Davies has been a part of the Ducati WSBK stable since 2014, but his seat at the team has come under increasing threat due to the performance of his rookie teammate Scott Redding, who has outscored him so far by 59 points and won five races compared to his one.
This is the second year in a row that Davies has been outgunned by a new teammate after the British rider finished down in sixth place in the standings last year while Alvaro Bautista challenged Kawasaki’s Jonathan Rea for the title.
Moreover, Michael Ruben Rinaldi has enjoyed a strong season with the Go Eleven customer Ducati team, including a victory in Aragon, which has prompted speculation he is in line to step up and replace Davies, 33, in the factory squad.
But Davies believes Ducati should look beyond his results in the series in recent years, and take into account the role he is playing to help the marque claim its first WSBK title since 2011.
“I don’t want to be judged on individual results," said Davies. “I want to be judged on what I am fighting for. I don’t want to be judged on the race win in Barcelona and I don’t want to be judged on my third place here [in Magny-Cours].
“I want to be judged on what I am fighting for and what I am fighting for is to help this team win a world championship, because so far for whatever reason we’ve only ever come second and I feel like what I am fighting for is something better than that. But it’s also probably the same reason why I may not have a place here.”
Davies resisted the advances of Rea in the closing stages of the second race at Magny-Cours on Sunday, ensuring the Kawasaki rider didn’t finish inside the top three and score the requisite points to wrap up his sixth title a round early.
This means Redding remains in mathematical contention of the title heading to Estoril, although with a 59-point deficit he is unlikely to usurp Rea in the championship battle.

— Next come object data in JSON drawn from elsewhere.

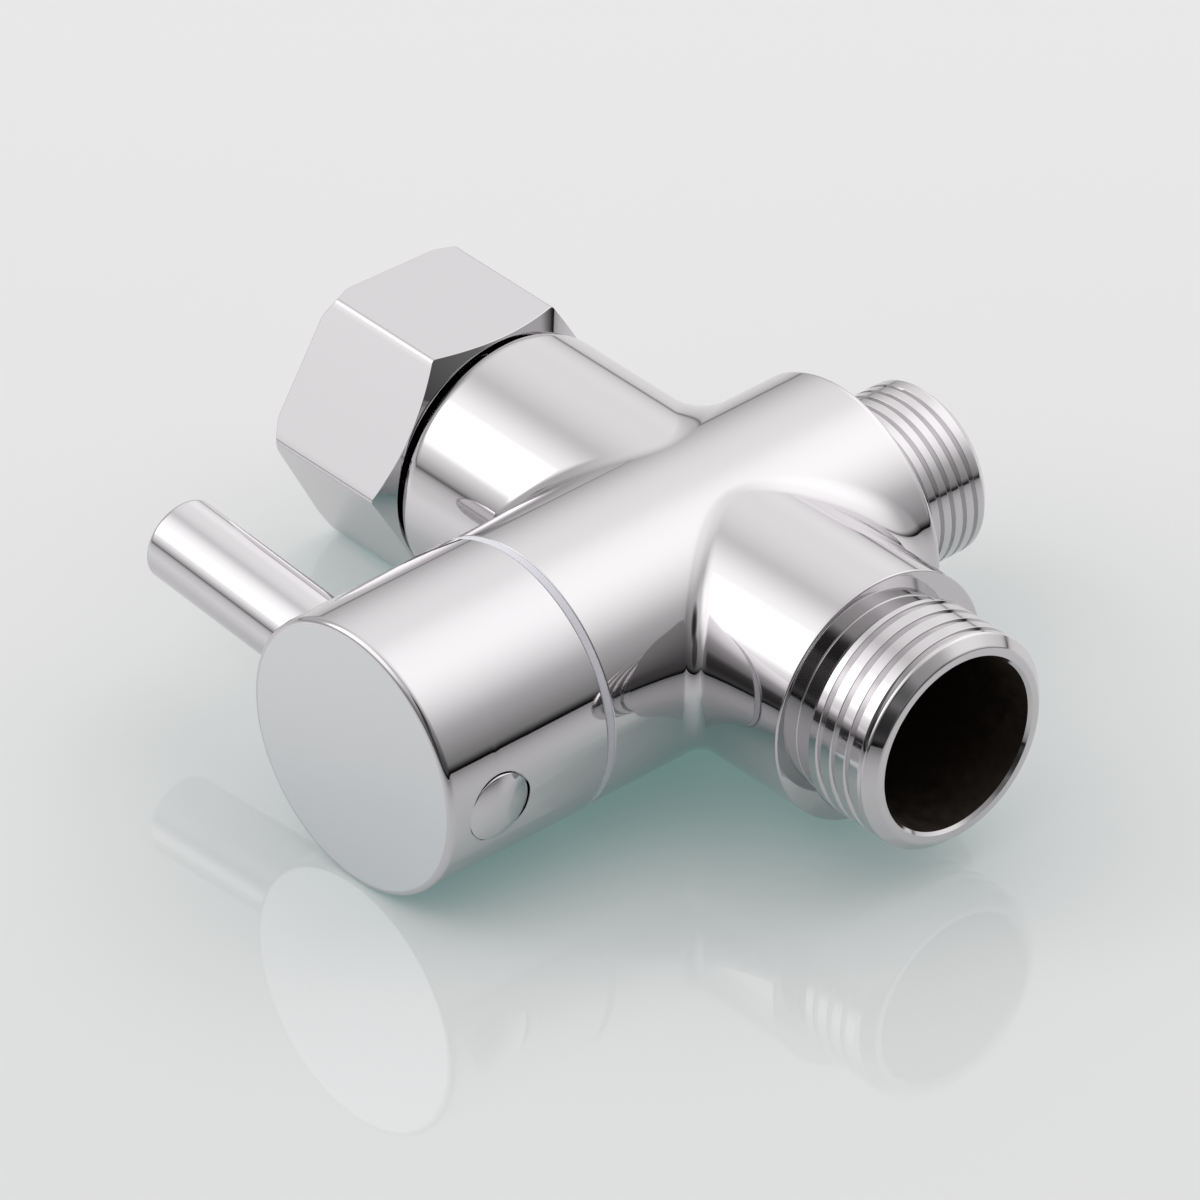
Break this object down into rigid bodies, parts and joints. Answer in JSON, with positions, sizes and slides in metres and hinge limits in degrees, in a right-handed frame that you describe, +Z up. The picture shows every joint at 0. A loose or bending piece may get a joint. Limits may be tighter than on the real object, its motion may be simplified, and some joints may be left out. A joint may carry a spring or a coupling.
{
  "type": "shower diverter valve",
  "caption": "Chrome three-way shower diverter: swivel-nut inlet, two threaded outlets at right angles, and a round knob with a side lever that turns a rotary core.",
  "frame": {"origin": "on the inlet's axis where the swivel nut's thread starts, just off the inlet washer", "axes": "+Y along the inlet arm, out of the swivel nut; +X along the barrel, out of the rear outlet; +Z up as the valve lies on a table"},
  "size_m": [0.068, 0.0759, 0.0264],
  "materials": {
    "chrome_plate": "polished",
    "chrome_knob": "polished",
    "chrome_nut": "polished",
    "pale_plastic": "satin",
    "bare_brass": "machined",
    "white_ptfe": "smooth",
    "disc_ceramic": "lapped",
    "black_rubber": "moulded",
    "plain_steel": "satin"
  },
  "bodies": {
    "valve_body": {"valve_body": "chrome_plate", "stop_ring": "pale_plastic", "gland_nut": "bare_brass", "port_liner": "white_ptfe", "thrust_washer": "white_ptfe", "fixed_disc": "disc_ceramic", "disc_gasket": "black_rubber", "gland_o_ring": "black_rubber", "inlet_washer": "black_rubber", "retaining_ring": "plain_steel", "inlet_strainer": "plain_steel"},
    "knob": {"knob": "chrome_knob", "lever": "chrome_knob", "screw_cap": "chrome_knob", "set_screw": "plain_steel", "valve_core": "bare_brass", "moving_disc": "disc_ceramic", "stem_o_ring_inner": "black_rubber", "stem_o_ring_outer": "black_rubber"},
    "union_nut": {"union_nut": "chrome_nut"}
  },
  "joints": [
    {"name": "knob_turn", "type": "hinge", "parent": "valve_body", "child": "knob", "pos_m": [-0.031, -0.0344, 0], "axis": [1, 0, 0], "range_deg": [-4.5, 85.5]},
    {"name": "nut_spin", "type": "hinge", "parent": "valve_body", "child": "union_nut", "pos_m": [0, 0, 0], "axis": [0, 1, 0], "continuous": true}
  ]
}
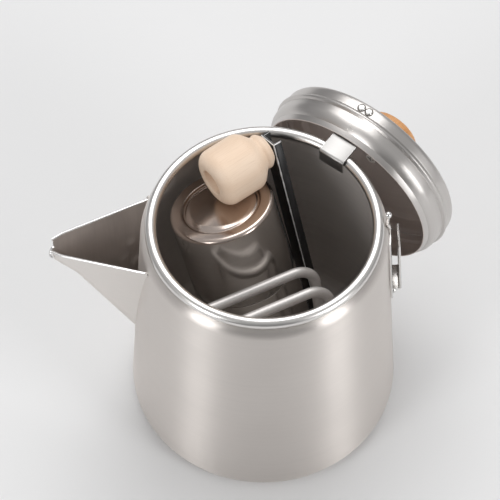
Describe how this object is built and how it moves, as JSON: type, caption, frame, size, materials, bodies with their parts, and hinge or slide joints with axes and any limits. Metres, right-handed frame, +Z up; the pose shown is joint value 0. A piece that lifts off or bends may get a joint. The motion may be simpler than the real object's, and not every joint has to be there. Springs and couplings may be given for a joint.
{
  "type": "camping coffee pot",
  "caption": "Stainless camping coffee pot with V spout, lid clipped on the rim, removable rod handle and folding hand mill stored inside",
  "frame": {"origin": "centre of the pot's base, on the surface it stands on", "axes": "+Z up along the pot's axis, spout towards -X, handle bracket towards +X, the side seen in the usual view towards -Y"},
  "size_m": [0.2107, 0.1753, 0.1696],
  "materials": {
    "brushed_steel": "fine brushed stainless steel, lengthwise round the pot",
    "bright_steel": "bright stainless steel fittings",
    "polished_rod": "electropolished stainless rod",
    "mill_steel": "brushed stainless tube",
    "black_steel": "black oxide finish with bright worn edges",
    "black_plastic": "matt black moulding",
    "ceramic": null,
    "bush_brass": "sintered bronze",
    "lid_wood": "oiled reddish wood with fine grain",
    "mill_wood": "pale oiled maple"
  },
  "bodies": {
    "root": {"pot_body": "brushed_steel", "pot_floor": "brushed_steel", "spout": "brushed_steel", "bracket_plate": "brushed_steel", "bracket_strap": "brushed_steel", "bracket_rivets": "bright_steel"},
    "lid": {"lid_shell": "brushed_steel", "lid_clip": "bright_steel", "lid_clip_rivets": "bright_steel", "lid_knob": "lid_wood", "lid_knob_washer": "bright_steel", "lid_knob_screw": "bright_steel"},
    "handle": {"handle_rod": "polished_rod", "handle_yoke": "polished_rod", "handle_tongue": "polished_rod"},
    "mill": {"mill_cup": "mill_steel", "mill_body": "mill_steel", "burr_holder": "black_plastic", "outer_burr": "ceramic", "inner_burr": "ceramic", "drive_shaft": "bright_steel", "shaft_bush_inner": "bush_brass", "shaft_bush_outer": "bush_brass", "burr_spring": "bright_steel", "mill_cap": "mill_steel", "crank_hub": "black_steel", "crank_nut": "bright_steel", "crank_pin": "bright_steel", "crank_arm": "black_steel", "knob_axle": "bright_steel", "knob_washer": "bright_steel"},
    "mill_knob": {"mill_knob": "mill_wood"},
    "grind_adjuster": {"grind_adjuster": "black_plastic"}
  },
  "joints": [
    {"name": "lid_lift", "type": "slide", "parent": "root", "child": "lid", "axis": [0, 0, 1], "range_m": [0, 0.12]},
    {"name": "handle_lift", "type": "slide", "parent": "root", "child": "handle", "axis": [-0.1135, 0.2326, 0.9659], "range_m": [0, 0.16]},
    {"name": "mill_lift_out", "type": "hinge", "parent": "root", "child": "mill", "pos_m": [0.1284, -0.0967, 0.132], "axis": [0.8517, 0.524, 0], "range_deg": [0, 110]},
    {"name": "mill_knob_spin", "type": "hinge", "parent": "mill", "child": "mill_knob", "pos_m": [-0.01025, 0.0376, 0.15382], "axis": [0.8127, 0.5803, 0.0519], "continuous": true},
    {"name": "grind_adjust", "type": "hinge", "parent": "mill", "child": "grind_adjuster", "pos_m": [-0.00872, 0.00733, 0.0831], "axis": [-0.2393, 0.2512, 0.9379], "range_deg": [0, 330]}
  ]
}
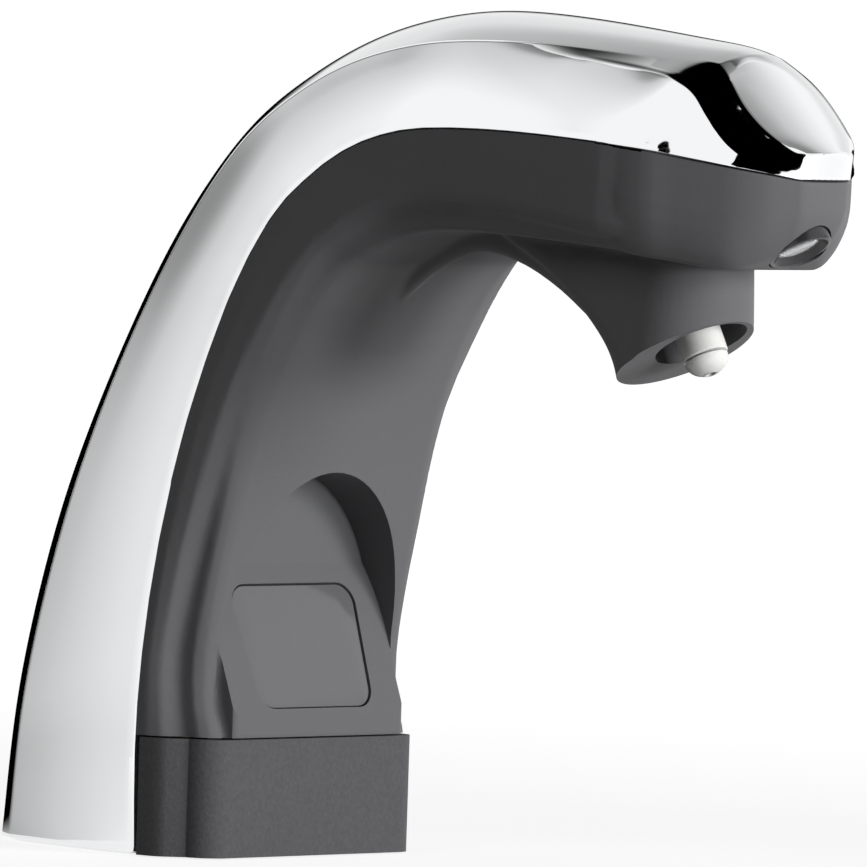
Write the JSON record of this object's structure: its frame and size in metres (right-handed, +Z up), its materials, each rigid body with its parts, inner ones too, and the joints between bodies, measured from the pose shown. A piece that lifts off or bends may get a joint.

Davies said he knew he had to hold onto third place at Magny-Cours to keep his teammate Redding's title hopes alive ahead of the final round.
“I knew he was not going to let his challenge roll into Estoril without a fight,” Davies said. “So I was fully expecting a move in the last lap.
“I knew he was taking quite a bit of time out of me through Turn 8, so I closed the door a little bit there, tried to run a bit tighter than usual. And just put it together quite well, on the last lap I did a 1m48.2s, so made him work and make the mistakes behind me.
“It was a lot of pressure on myself on last lap because obviously I knew the points situation with Scott. I knew that if Johnny gets in front of me, that’s the championship done. And also for myself to not settle for fourth place and to try and take extra points out of [Yamaha's Michael] van der Mark [in the fight for third overall].
“I could have easily [allowed] for Johnny [to pass me]. Alright, I’m not willing to go that far. But I took a few risks for myself to keep this championship alive to Estoril.”